Julie Dickson, former superintendent in Canada’s Office of the Superintendent of Financial Institutions (OSFI), has been warning for some time about the possibility of financial issues stemming from the lack of day-to-day oversight by supervisors of financial institutions.

Despite that, Dickson, who held the top job at OSFI during the 2008 crisis, said not enough has been done to change this. She said questions remain as to whether new rules are adequate and whether they are timely.

“You cannot really have safe financial systems if the supervisors and the C Team are overseeing the A Team. You get what you pay for,” said Dickson. “Even after a global financial crisis, one would think there would be a little more recognition of the importance of well-staffed, supervisory resources. This is becoming more important over time as new products are developed.”

Shadow banking

She said Canada is better off than many countries because OSFI has a lot of authority when it comes to supervision, typically meeting or exceeding international rules. But she warned there is no room for Canadians to be complacent.

Of particular concern to Dickson are financial technology companies involved in shadow banking – lending and other financial activities that do not follow regulatory rules and regulations.

“There’s a lot to watch in the shadow banking sector,” said Dickson. “These things are growing in leaps and bounds and it would be nice to have a little comfort around the risk management techniques they’re using …. Are they doing enough stress testing? What kind of impact do they have on the entire market?”

For his part, Brian Porter, president and CEO of Scotiabank, said he is more worried about the huge financial technology companies, especially following recent revelations about Facebook and how it has mishandled the privacy information of millions of its users.

“I’m more concerned about the threat of the big platforms like Amazon and Google and what they’re intentions are,” said Porter. “We’ve all seen … what’s happened with Facebook in terms of data, privacy and information. There’s going to be lessons to be learned by this for sure.”

He said fighting a cyber threat is a top priority for the industry and his bank in particular.
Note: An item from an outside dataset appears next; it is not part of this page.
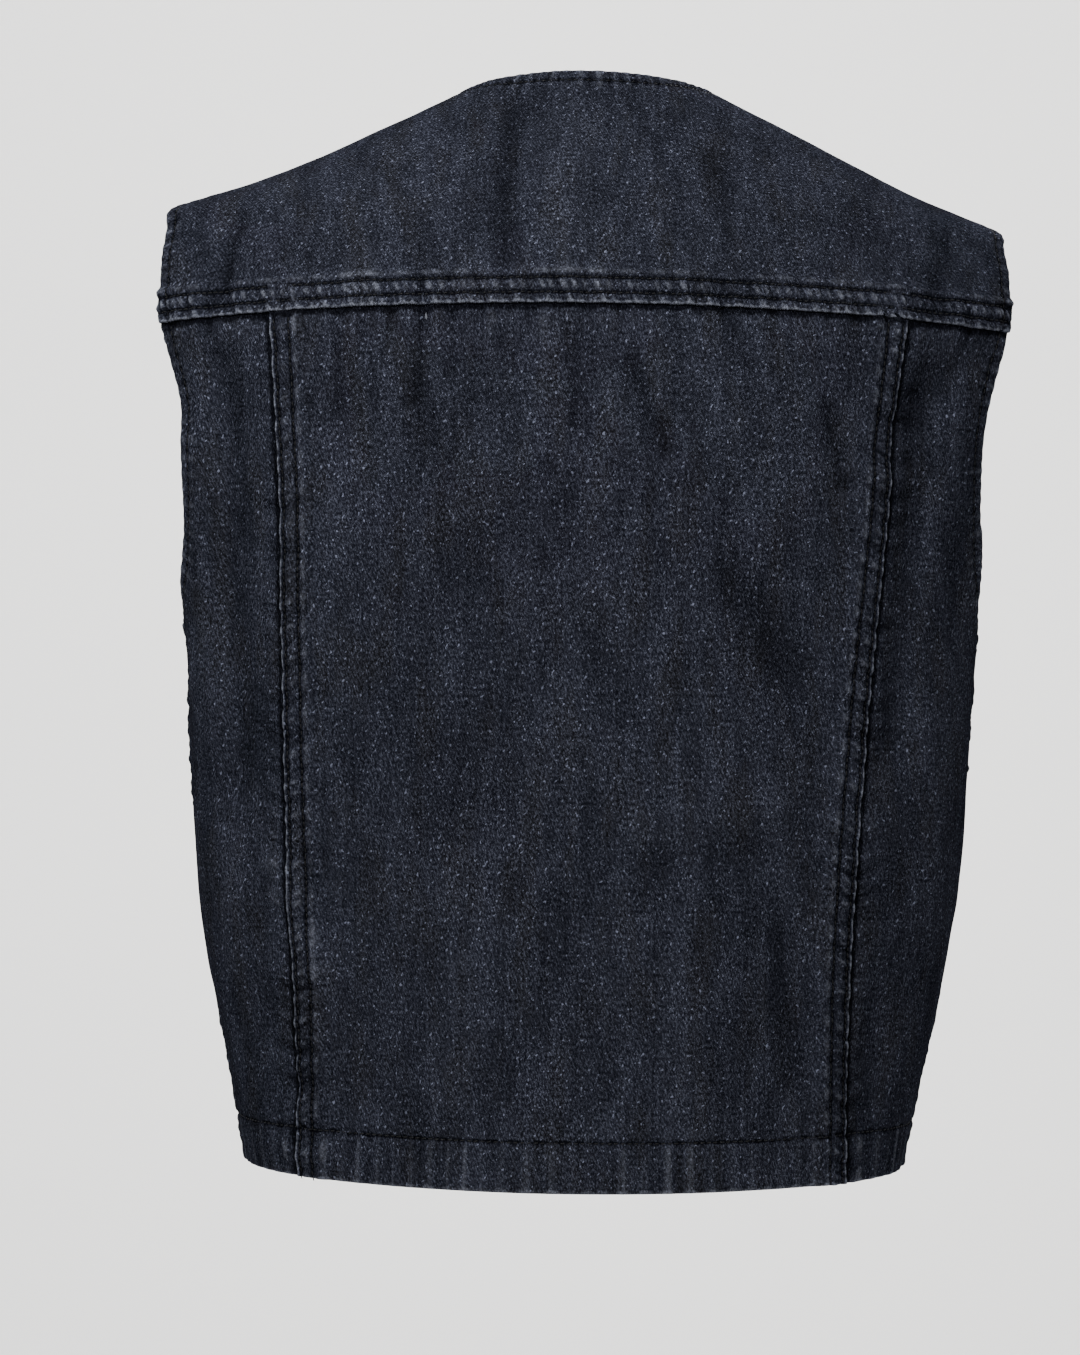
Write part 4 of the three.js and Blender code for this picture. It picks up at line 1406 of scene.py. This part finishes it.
# The lamps, in metres, watts and degrees. Those of the backdrop light the floor's raised rim, each
# on its own side of the middle.
Lamp = namedtuple("Lamp", "name place target size power spread")
BACKDROPS = (("front", 0, -1, 220), ("back", 0, 1, 120), ("left", 1, 0, 50), ("right", -1, 0, 50))
LAMPS = (
    Lamp("key", (0.42, 1.12, 0.86), (0, 0, -0.12), 0.7, 14, 110),
    Lamp("fill", (0.3, 2.4, 1.2), (0, 0, -0.2), 1.2, 4.5, 90),
    Lamp("front", (-0.4, -1.1, 0.95), (0, 0, -0.1), 0.7, 15, 110),
) + tuple(Lamp("backdrop_" + name, (2.4 * x, 2.4 * y, 2.6), (5.9 * x, 5.9 * y, -0.2), 3.0, power,
               130) for name, x, y, power in BACKDROPS)
DAYLIGHT = (0.95, 0.96, 1.0, 1)
DAYLIGHT_STRENGTH = 0.12

# The camera's place beside and below the vest's origin, in metres, and its roll in degrees.
CAMERA_ASIDE = 0.0200
CAMERA_HEIGHT = -0.2995
CAMERA_ROLL = 0.65
SENSOR_WIDTH = 36

# The floor's outline from its flat middle out: radius and rise in metres.
FLOOR_OUTLINE = ((1.2, 0.0), (2.4, 0.0), (3.6, 0.0), (4.3, 0.06), (4.9, 0.22), (5.4, 0.52),
                 (5.8, 1.0), (6.1, 1.7), (6.25, 2.8), (6.3, 4.6))
FLOOR_SIDES = 96


class VEST_OT_stage(bpy.types.Operator):
    """Make the pale floor, the soft lights and the camera"""

    bl_idname = "vest.stage"
    bl_label = "Stage"

    def execute(self, context):
        stage = context.scene.vest_stage
        round_floor(stage.floor)
        for lamp in LAMPS:
            soft_light(lamp)
        world = bpy.data.worlds.new("studio")
        context.scene.world = world
        world.use_nodes = True
        world.node_tree.nodes["Background"].inputs["Color"].default_value = DAYLIGHT
        world.node_tree.nodes["Background"].inputs["Strength"].default_value = DAYLIGHT_STRENGTH
        camera = bpy.data.cameras.new("camera")
        holder = bpy.data.objects.new("camera", camera)
        context.scene.collection.objects.link(holder)
        context.scene.camera = holder
        camera.sensor_width = SENSOR_WIDTH
        reach = stage.distance * stage.pixels_per_metre / stage.image_height
        camera.lens = camera.sensor_width * reach
        holder.location = (CAMERA_ASIDE, stage.distance, CAMERA_HEIGHT)
        turn = Matrix.Rotation(math.pi, 4, "Z") @ Matrix.Rotation(math.pi / 2, 4, "X")
        roll = Matrix.Rotation(math.radians(CAMERA_ROLL), 4, "Z")
        holder.rotation_mode = "QUATERNION"
        holder.rotation_quaternion = (turn @ roll).to_quaternion()
        return {"FINISHED"}


def round_floor(height):
    """A pale round floor whose rim sweeps up all round."""
    shape = bmesh.new()
    rings = []
    for radius, rise in FLOOR_OUTLINE:
        turns = [2 * math.pi * k / FLOOR_SIDES for k in range(FLOOR_SIDES)]
        rings.append([shape.verts.new((radius * math.cos(turn), radius * math.sin(turn),
                                       height + rise)) for turn in turns])
    shape.faces.new(rings[0])
    for low, high in zip(rings, rings[1:]):
        for k in range(FLOOR_SIDES):
            after = (k + 1) % FLOOR_SIDES
            shape.faces.new((low[k], high[k], high[after], low[after]))
    mesh = bpy.data.meshes.new("floor")
    shape.to_mesh(mesh)
    shape.free()
    mesh.polygons.foreach_set("use_smooth", [True] * len(mesh.polygons))
    floor = bpy.data.objects.new("floor", mesh)
    bpy.context.scene.collection.objects.link(floor)
    to = Nodes("floor")
    to.shader.inputs["Base Color"].default_value = (0.88, 0.875, 0.865, 1)
    to.shader.inputs["Roughness"].default_value = 0.9
    mesh.materials.append(to.made)
    return floor


def soft_light(lamp):
    """A round area light that faces its target."""
    light = bpy.data.lights.new(lamp.name, "AREA")
    light.shape = "DISK"
    light.size = lamp.size
    light.spread = math.radians(lamp.spread)
    light.energy = lamp.power
    holder = bpy.data.objects.new(lamp.name, light)
    bpy.context.scene.collection.objects.link(holder)
    holder.location = lamp.place
    way = Vector(lamp.target) - Vector(lamp.place)
    holder.rotation_mode = "QUATERNION"
    holder.rotation_quaternion = way.to_track_quat("-Z", "Y")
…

Last December, Scotiabank announced partnerships with two Israeli technology companies to spur development of the bank’s technology capabilities and expertise in cyber security, partly in hopes of being able to act more quickly in case of a cyber threat.

Porter also said he disagreed with a warning from the International Monetary Fund (IMF) that Canada’s high debt levels and the pressure on Canadians to pay down their debt is making the economy more sensitive to weaker economic activity.
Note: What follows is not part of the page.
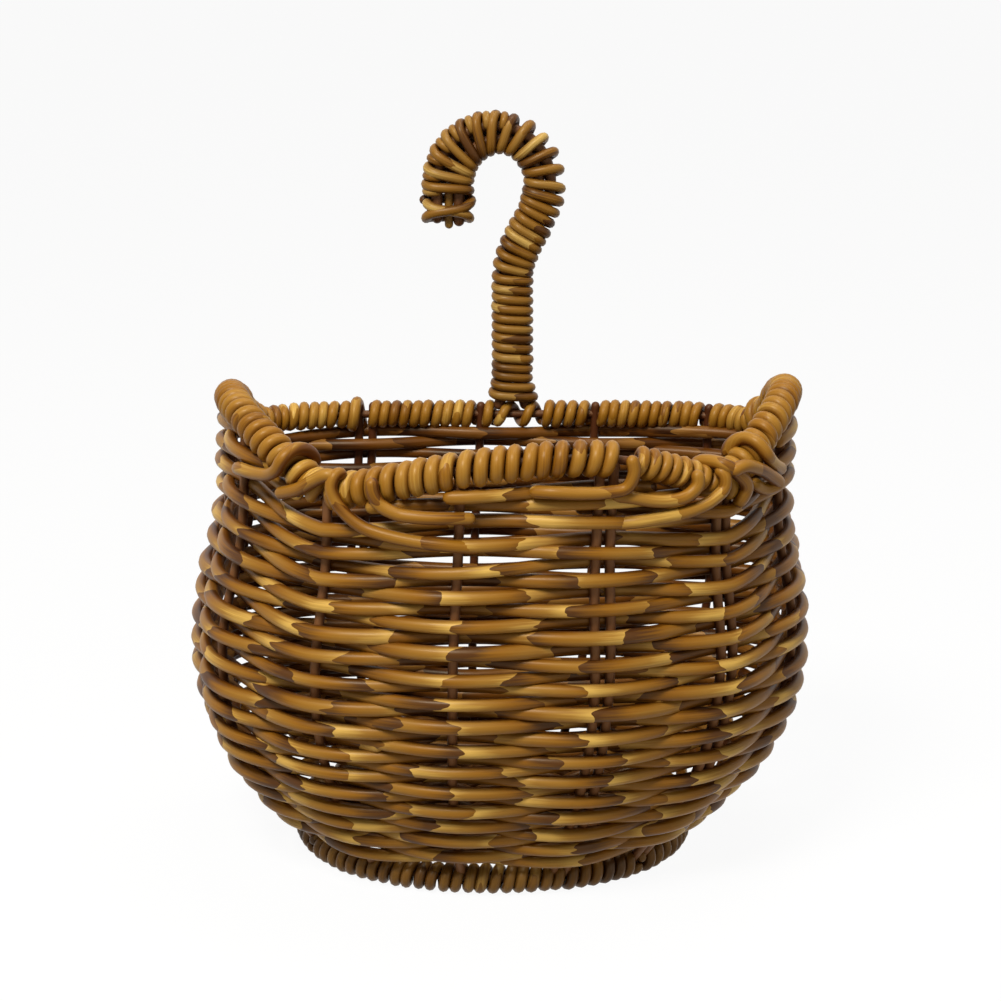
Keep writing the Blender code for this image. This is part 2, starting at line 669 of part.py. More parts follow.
def base_edge():
    """How far the base's weave keeps from the foot rod's line."""
    wound = loop_radius(FOOT_ROD_RADIUS, FOOT_WRAP_RADIUS) + FOOT_WRAP_RADIUS
    return wound + BASE_WEAVER_RADIUS + BASE_EDGE_GAP


def room_at(y):
    """Half the width of the base at y that keeps the edge distance to the foot rod's line."""
    plan_x, plan_y, _ = section_plan(foot_rod_height())
    halves = np.linspace(0, FOOT_HALF_WIDTH, SECTION_POINTS)
    apart = np.hypot(FOOT_SHIFT + halves[:, None] - plan_x[None, :], y - plan_y[None, :])
    clear = np.cumprod(apart.min(axis=1) > base_edge()).astype(bool)
    return halves[clear].max(initial=0.0)


def base_stick_places():
    """Where the base sticks lie across the base, evenly on both sides of the foot's middle."""
    reach = (FOOT_HALF_WIDTH - base_edge()) * BASE_SPREAD_SHARE
    return [FOOT_SHIFT + place for place in np.linspace(-reach, reach, BASE_STICKS)]


def base_weaver_points(xs):
    """The cane's points, to and fro, over one stick and under the next, on rows that reach past the sticks."""
    height = base_height()
    pitch = 2 * BASE_WEAVER_RADIUS + BASE_ROW_SLACK
    offset = BASE_STICK_RADIUS + END_SEAT + BASE_WEAVER_RADIUS
    least = xs[-1] - FOOT_SHIFT + BASE_STICK_RADIUS + 2 * BASE_WEAVER_RADIUS
    points = []
    for row in range(int((FOOT_DEPTH - 2 * base_edge()) / pitch)):
        y = -base_edge() - (row + 0.5) * pitch
        half = room_at(y)
        if half < least:
            break
        way = 1 if row % 2 == 0 else -1
        points.append((FOOT_SHIFT - way * half, y, height))
        for number, x in enumerate(xs[::way]):
            side = 1 if (number + row) % 2 else -1
            points.append((x, y, height + side * offset))
        points.append((FOOT_SHIFT + way * half, y, height))
    return points


def make_base():
    """Sticks from front to back on the foot ring, with one cane woven to and fro between them."""
    xs = base_stick_places()
    height = base_height()
    for number, x in enumerate(xs):
        front, back = base_limits(x)
        ends = [(x, front, height), (x, back, height)]
        sweep(f"base_stick_{number + 1}", ends, BASE_STICK_RADIUS, ROD_SIDES, STAKE_CANE)
    sweep("base_weaver", base_weaver_points(xs), BASE_WEAVER_RADIUS, WRAP_SIDES, FOOT_CANE)


def stand_on_origin():
    """Carry every piece on an empty that puts the middle of the whole box over the origin."""
    pieces = [piece for piece in bpy.context.scene.objects if piece.type == "MESH"]
    corners = np.concatenate([np.array([vertex.co for vertex in piece.data.vertices]) for piece in pieces])
    middle = (corners.min(axis=0) + corners.max(axis=0)) / 2
    print(f"box {corners.min(axis=0).round(4)} to {corners.max(axis=0).round(4)}")
    carrier = bpy.data.objects.new("basket_origin", None)
    bpy.context.scene.collection.objects.link(carrier)
    carrier.location = (-middle[0], -middle[1], 0)
    for piece in pieces:
        piece.parent = carrier


def main():
    """Build the basket from the foot up."""
    clear_scene()
    foot = Ring(lambda share: foot_rod_height())
    rim = Ring(rim_height)
    lines = [stake_points(number, foot, rim) for number in range(STAKES)]
    make_foot(foot)
    make_base()
    make_stakes(lines)
    make_weavers(lines, rim)
    make_rim(rim)
    make_hook(rim)
    stand_on_origin()


main()
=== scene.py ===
"""Looks of a rattan wall basket: canes, windings, stakes and base, the finishes and the studio.

Every cane is a tube carried along a path. The paths follow the same wall as the solids do:
a D-shaped plan that changes with height, with a rim that waves round its upper edge.
Lengths are in metres, +Z is up, +X is to the right of someone who faces the basket,
and the flat back is towards +Y.
"""

import logging
import math
from dataclasses import dataclass
from enum import Enum, IntEnum

import bpy
import numpy as np
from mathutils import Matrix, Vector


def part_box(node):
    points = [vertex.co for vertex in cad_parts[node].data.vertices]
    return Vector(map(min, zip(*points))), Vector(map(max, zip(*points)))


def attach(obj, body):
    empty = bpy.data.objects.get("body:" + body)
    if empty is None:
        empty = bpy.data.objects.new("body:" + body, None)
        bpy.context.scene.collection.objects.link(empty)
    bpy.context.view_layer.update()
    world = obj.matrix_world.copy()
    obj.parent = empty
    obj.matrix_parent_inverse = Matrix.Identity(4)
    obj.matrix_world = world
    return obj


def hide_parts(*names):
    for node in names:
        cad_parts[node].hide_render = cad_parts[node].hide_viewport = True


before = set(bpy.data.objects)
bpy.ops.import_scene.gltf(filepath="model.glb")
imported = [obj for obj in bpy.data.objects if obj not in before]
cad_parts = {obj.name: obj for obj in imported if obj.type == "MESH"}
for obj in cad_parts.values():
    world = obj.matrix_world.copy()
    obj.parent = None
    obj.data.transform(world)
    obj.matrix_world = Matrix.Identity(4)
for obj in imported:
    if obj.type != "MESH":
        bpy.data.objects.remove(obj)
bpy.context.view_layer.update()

Array = np.ndarray
Triple = tuple[float, float, float]
Socket = bpy.types.NodeSocket
LOG = logging.getLogger("basket")
SEED = 20
FULL = 2 * math.pi
STAKES = 13
UP = (0.0, 0.0, 1.0)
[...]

He said the IMF was only looking at one measurement, when it should really be looking at both sides of the balance sheet.

He added that Canada’s banks are now holding more capital as a safety buffer than they were during the 2008 financial crisis and can better weather a future economic storm.

Frontier markets

Tamim Bayoumi, deputy director of the IMF, said his biggest concern about what could possibly spark another financial crisis stems from the small “frontier markets.” These countries, said Bayoumi, borrow in U.S. dollars and are therefore susceptible to U.S. interest rates and U.S. market swings.

Emerging markets are more difficult to predict because they borrow in local currencies and are insulated from what happens to the U.S. dollar. “So far it seems they’ve hedged themselves pretty well,” said Bayoumi.

Meanwhile a study by the CFA Institute indicates that investors are getting nervous about the potential of another global financial crisis.

According to the 2018 study, almost 40 per cent of retail investors globally fear another financial crisis within the next three years. The CFA says the expectation of a financial crisis increased in all markets surveyed except India and France. The biggest increases come from those in the U.S., the United Kingdom and Hong Kong, with younger investors more concerned than their older counterparts.

The survey says retail investors give the following reasons for the cause of a next potential crisis: national/global politics, a housing bubble/mortgage crisis, governments defaulting on debt and a major cyberattack or hacking.